A large number of people have held a demonstration in New York City to commemorate the anniversary of Nakba (Catastrophe Day), when Israel forced hundreds of thousands of Palestinians out of their homeland and declared its existence on occupied territories in 1948.

Chanting slogans, holding placards and singing Islamic resistance songs, about 300 people marched through Brooklyn in New York on Monday to mark the 70th year since the Nakba, according to Al Jazeera.

Nerdeen Kiswani, one of the organizers of the protest march, said the demonstrators had gathered to demand an end to the Israeli occupation and the right of Palestinians to return home.

"We are saying that we are part of the Great March of Return. It has been 70 years too long," Kiswani said to the crowd.

Nancy Mansour, another Palestinian rights activist, said they were marching to demand that Israel be brought to justice for the war crimes and human rights violations it has committed over the past seven decades.

"Every Palestinian [here] has to wake up every morning and check the news to see if our families [back home] are still alive.

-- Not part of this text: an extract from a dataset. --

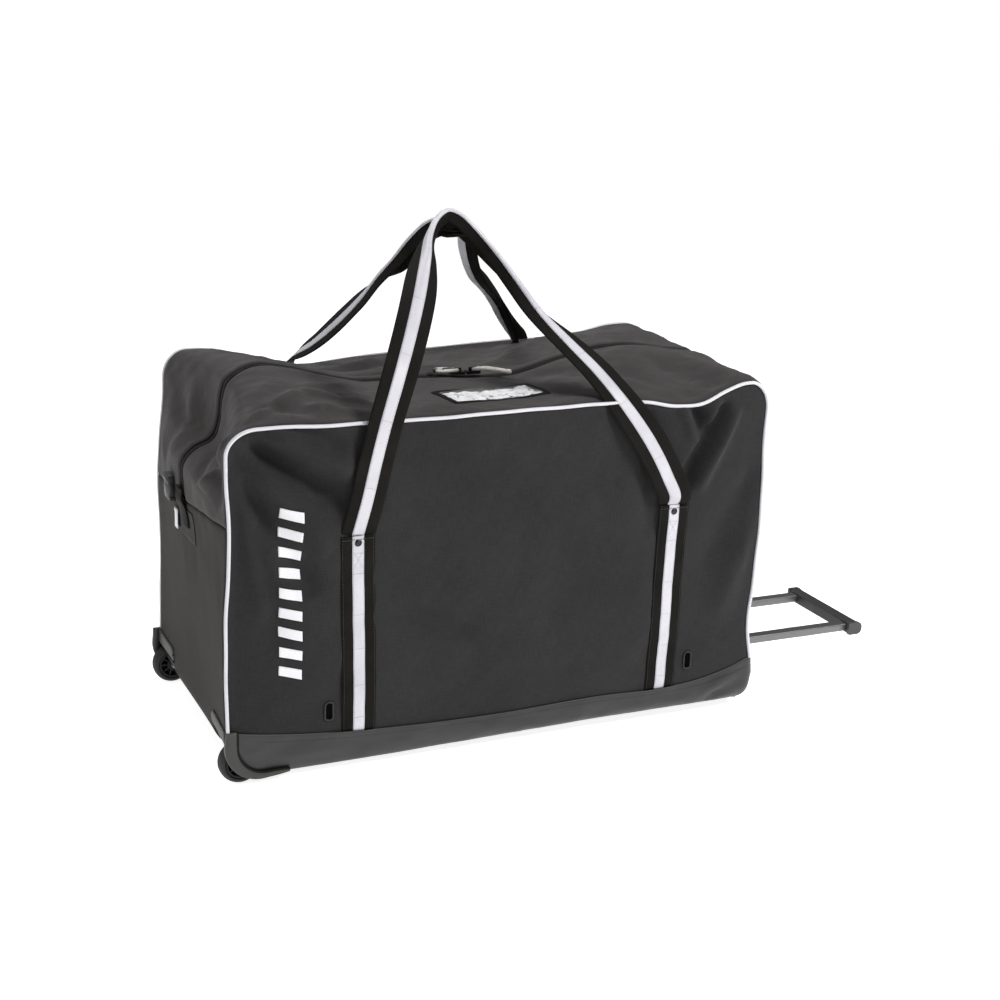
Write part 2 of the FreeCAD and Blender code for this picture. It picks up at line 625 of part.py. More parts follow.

Who does that?” he asked.

"It's a shame on the international community, especially the Palestinian Authority and the Arab leaders of the world, who are silent about this," Mansour said.

Monday's protest coincided with the massacre of peaceful protesters in the Gaza Strip, as the US celebrated the opening of its new embassy in Jerusalem al-Quds. 

The peaceful rallies turned deadly on Monday when Israeli military forces started to shoot down people indiscriminately, killing nearly 60 protesters, including six children, and injuring over 2,700 more.

The Monday protests in Gaza were part of the “March of Return,” which first began on March 30 with the aim of condemning Israel’s occupation and demanding their right to return.

Tensions have flared across the Palestinian territories since last December, when the United States declared Jerusalem al-Quds in the Tel Aviv-occupied West Bank as the regime’s so-called capital, and said the American embassy would be transferred from Tel Aviv to the holy city.

Palestinians have historically sought the city’s eastern part as the capital of their future state.